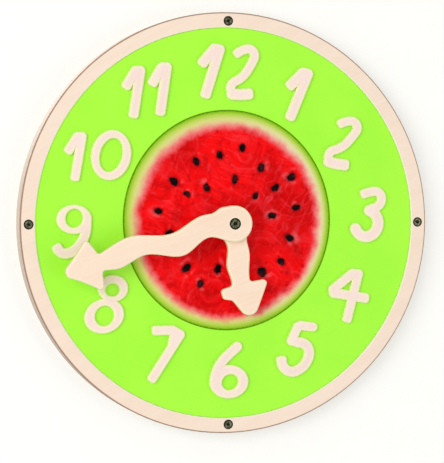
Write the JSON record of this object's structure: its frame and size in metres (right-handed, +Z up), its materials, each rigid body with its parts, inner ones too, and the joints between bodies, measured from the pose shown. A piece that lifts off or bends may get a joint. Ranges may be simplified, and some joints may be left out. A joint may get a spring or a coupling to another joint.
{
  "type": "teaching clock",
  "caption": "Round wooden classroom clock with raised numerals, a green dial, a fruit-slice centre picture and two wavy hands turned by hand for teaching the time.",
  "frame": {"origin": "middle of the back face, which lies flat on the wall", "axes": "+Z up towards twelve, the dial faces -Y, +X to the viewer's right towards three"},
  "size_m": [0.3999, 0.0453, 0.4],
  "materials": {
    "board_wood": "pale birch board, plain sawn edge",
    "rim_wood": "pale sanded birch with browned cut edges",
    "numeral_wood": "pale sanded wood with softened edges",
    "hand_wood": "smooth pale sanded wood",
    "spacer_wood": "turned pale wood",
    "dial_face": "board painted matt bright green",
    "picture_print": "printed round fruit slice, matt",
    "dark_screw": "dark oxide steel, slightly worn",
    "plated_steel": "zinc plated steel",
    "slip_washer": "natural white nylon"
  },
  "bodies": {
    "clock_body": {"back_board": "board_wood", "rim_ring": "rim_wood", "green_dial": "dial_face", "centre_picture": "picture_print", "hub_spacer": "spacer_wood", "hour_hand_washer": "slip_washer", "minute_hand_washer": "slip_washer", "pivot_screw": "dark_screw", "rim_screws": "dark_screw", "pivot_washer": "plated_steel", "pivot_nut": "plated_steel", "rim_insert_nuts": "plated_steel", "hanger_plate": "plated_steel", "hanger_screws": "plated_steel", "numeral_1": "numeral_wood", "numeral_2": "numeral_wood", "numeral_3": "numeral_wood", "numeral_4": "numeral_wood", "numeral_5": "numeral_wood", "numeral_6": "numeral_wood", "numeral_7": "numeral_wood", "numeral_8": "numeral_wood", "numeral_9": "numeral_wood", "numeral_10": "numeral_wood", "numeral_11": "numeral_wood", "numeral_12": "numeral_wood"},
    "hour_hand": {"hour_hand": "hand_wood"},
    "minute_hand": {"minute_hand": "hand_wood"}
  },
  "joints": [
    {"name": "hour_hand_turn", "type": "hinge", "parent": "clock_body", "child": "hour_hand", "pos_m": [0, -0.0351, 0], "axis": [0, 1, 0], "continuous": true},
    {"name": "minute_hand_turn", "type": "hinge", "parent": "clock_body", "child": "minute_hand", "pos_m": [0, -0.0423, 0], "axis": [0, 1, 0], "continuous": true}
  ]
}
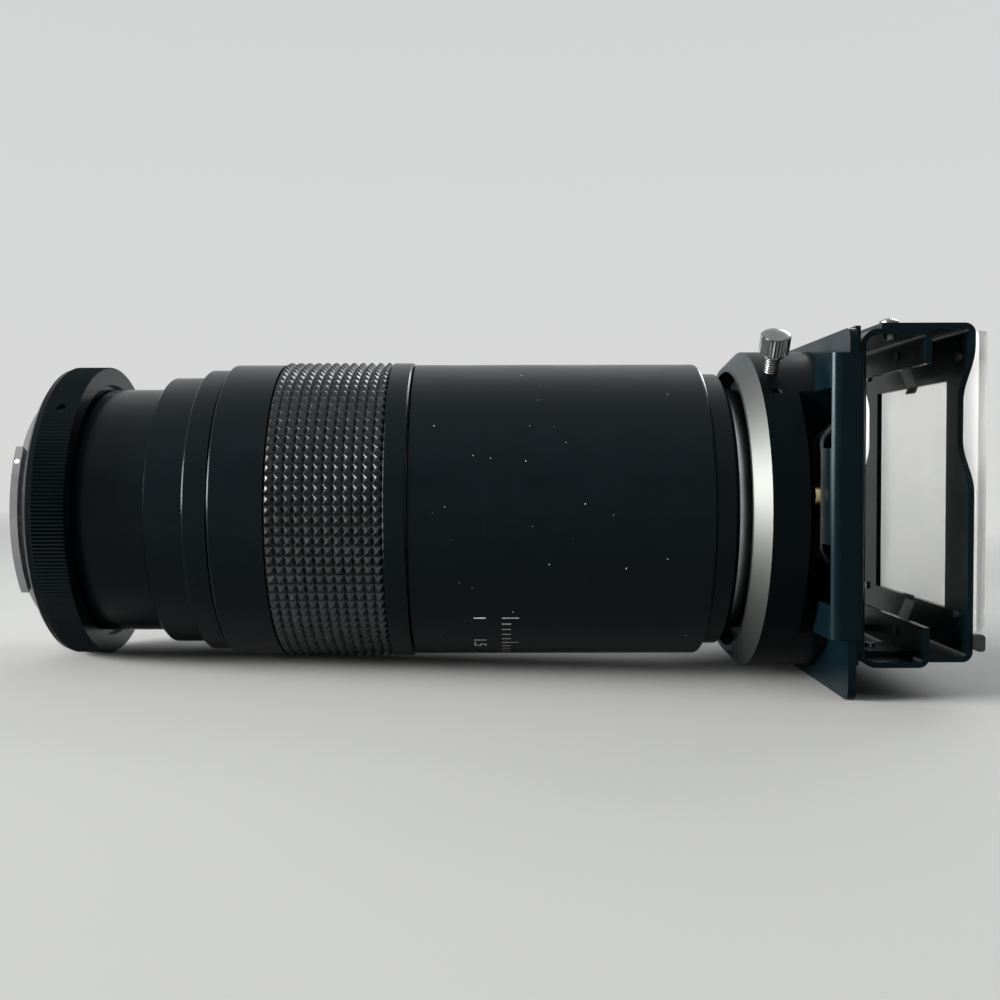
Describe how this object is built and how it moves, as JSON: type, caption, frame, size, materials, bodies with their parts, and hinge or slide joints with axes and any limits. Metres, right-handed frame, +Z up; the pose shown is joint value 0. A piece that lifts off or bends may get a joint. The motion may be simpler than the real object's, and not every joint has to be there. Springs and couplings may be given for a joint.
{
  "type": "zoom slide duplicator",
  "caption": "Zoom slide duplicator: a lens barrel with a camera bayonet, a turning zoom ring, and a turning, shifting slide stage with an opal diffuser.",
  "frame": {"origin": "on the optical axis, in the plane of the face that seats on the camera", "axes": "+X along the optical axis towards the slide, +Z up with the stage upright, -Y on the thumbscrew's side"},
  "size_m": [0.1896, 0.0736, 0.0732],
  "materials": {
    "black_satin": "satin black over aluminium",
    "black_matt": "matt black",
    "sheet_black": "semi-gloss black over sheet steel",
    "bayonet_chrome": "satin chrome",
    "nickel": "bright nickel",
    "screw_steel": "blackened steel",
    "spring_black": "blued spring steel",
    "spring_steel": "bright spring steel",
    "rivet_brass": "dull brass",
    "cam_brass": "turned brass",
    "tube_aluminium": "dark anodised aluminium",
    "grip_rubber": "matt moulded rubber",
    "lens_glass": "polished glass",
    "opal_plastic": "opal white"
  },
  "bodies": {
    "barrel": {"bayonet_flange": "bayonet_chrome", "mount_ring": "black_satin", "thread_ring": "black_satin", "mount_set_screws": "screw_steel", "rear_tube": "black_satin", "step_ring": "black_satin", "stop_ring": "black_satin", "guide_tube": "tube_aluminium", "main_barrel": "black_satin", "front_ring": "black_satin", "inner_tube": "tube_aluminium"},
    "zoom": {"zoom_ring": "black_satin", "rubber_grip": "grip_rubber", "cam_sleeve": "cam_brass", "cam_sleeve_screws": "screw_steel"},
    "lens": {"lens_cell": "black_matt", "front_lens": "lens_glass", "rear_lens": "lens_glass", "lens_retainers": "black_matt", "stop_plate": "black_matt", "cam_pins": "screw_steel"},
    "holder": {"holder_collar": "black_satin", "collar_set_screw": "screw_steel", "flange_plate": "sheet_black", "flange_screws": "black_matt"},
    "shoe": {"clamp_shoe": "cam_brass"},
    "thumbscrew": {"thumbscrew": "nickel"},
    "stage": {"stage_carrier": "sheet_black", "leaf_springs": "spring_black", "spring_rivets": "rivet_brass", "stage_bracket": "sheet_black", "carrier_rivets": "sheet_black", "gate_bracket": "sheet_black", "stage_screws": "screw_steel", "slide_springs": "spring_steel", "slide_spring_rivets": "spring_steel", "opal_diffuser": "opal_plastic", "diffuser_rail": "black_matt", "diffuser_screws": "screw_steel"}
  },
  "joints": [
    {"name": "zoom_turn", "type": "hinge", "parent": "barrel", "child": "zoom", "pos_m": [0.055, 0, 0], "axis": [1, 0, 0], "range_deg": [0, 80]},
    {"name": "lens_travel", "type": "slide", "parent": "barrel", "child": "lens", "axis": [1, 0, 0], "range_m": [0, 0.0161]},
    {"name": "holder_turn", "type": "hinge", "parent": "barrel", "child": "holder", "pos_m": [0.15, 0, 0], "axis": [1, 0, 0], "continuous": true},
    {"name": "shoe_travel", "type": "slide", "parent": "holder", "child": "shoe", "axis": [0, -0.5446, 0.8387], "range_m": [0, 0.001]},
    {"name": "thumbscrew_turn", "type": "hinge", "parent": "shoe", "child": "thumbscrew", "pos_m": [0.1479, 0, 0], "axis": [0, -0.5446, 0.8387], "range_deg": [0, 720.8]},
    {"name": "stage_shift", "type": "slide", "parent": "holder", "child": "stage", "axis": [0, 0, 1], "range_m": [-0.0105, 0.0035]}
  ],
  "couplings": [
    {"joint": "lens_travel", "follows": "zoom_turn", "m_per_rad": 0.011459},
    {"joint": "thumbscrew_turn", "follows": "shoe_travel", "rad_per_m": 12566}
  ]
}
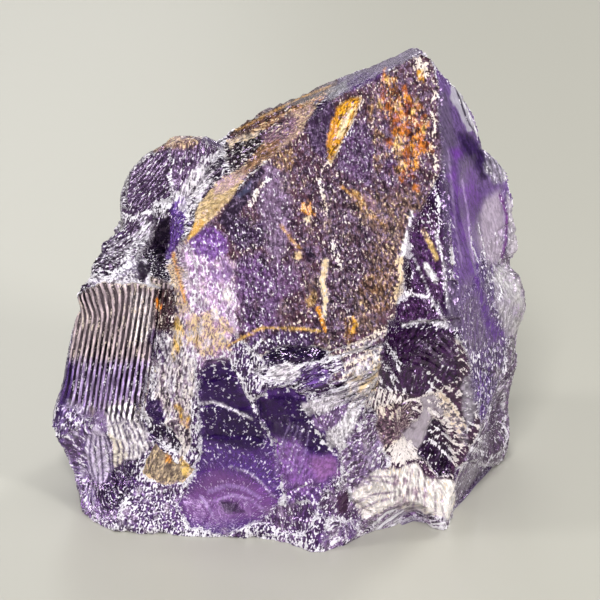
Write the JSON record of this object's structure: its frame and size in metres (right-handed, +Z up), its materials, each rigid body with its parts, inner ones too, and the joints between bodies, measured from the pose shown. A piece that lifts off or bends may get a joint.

________________

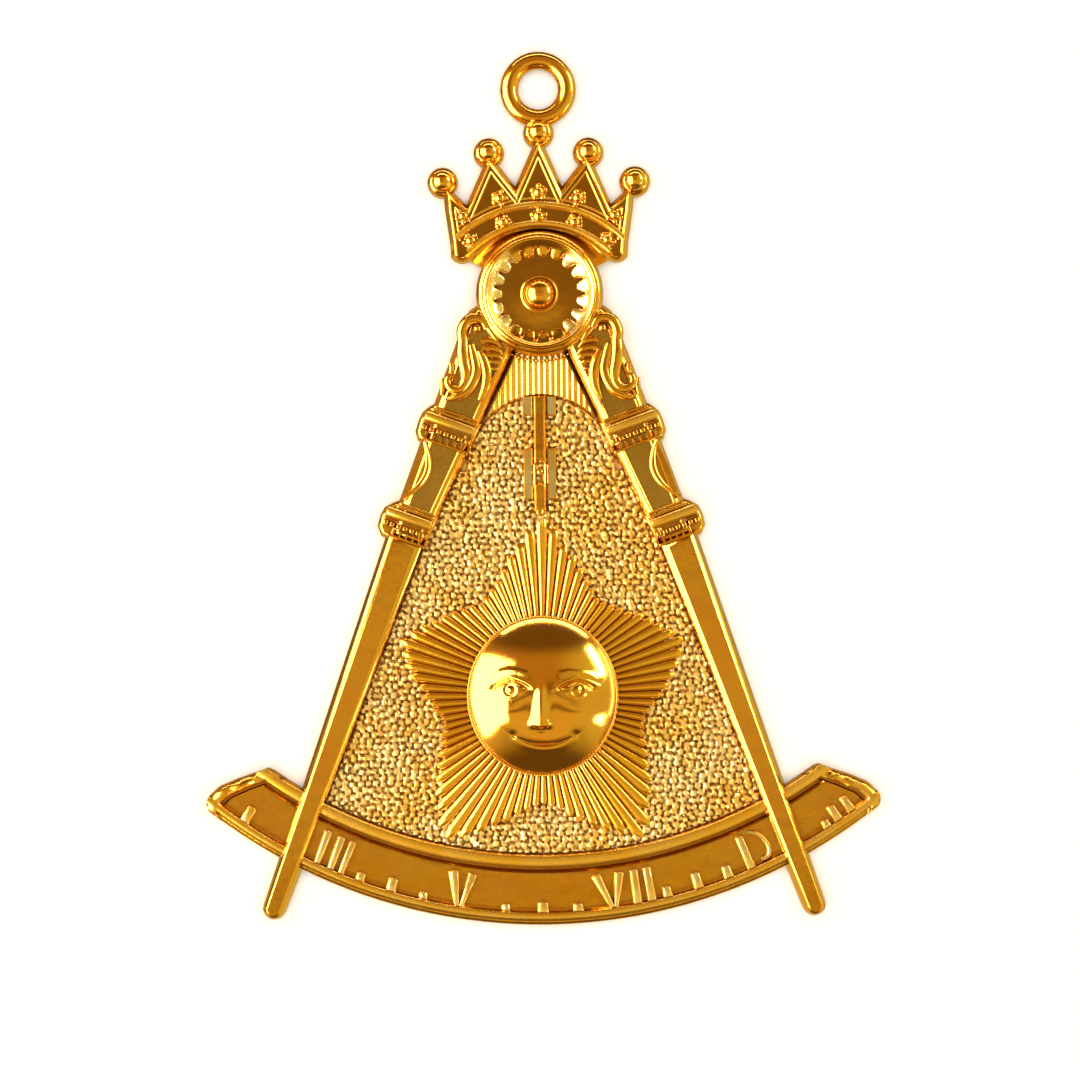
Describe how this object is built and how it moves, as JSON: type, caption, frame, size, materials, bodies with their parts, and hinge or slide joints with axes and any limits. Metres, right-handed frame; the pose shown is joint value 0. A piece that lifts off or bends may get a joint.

________________

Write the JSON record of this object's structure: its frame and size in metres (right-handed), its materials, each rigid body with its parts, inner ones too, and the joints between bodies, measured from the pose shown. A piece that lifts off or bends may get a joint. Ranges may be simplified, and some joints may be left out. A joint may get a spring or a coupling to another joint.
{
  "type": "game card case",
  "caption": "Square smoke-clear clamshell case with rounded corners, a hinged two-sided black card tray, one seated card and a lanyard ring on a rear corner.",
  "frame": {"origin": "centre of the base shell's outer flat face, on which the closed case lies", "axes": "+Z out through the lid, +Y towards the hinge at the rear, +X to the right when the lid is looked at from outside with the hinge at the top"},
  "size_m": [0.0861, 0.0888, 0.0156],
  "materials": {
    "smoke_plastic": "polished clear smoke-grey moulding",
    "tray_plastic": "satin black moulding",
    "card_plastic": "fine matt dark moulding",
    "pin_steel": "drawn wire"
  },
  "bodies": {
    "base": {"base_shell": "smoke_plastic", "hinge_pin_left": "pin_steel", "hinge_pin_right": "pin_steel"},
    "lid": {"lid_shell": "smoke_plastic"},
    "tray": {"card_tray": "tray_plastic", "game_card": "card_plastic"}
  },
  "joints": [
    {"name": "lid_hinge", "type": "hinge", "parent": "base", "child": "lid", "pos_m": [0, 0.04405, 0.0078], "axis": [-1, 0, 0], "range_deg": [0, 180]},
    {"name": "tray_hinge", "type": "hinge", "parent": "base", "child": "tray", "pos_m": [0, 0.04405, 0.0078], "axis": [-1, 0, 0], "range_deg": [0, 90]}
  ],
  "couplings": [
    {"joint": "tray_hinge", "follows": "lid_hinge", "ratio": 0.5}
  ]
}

________________

SET TASK: Tally up the lines holding the string "their" in this listing, and report the total alone.

FINAL ANSWER: 2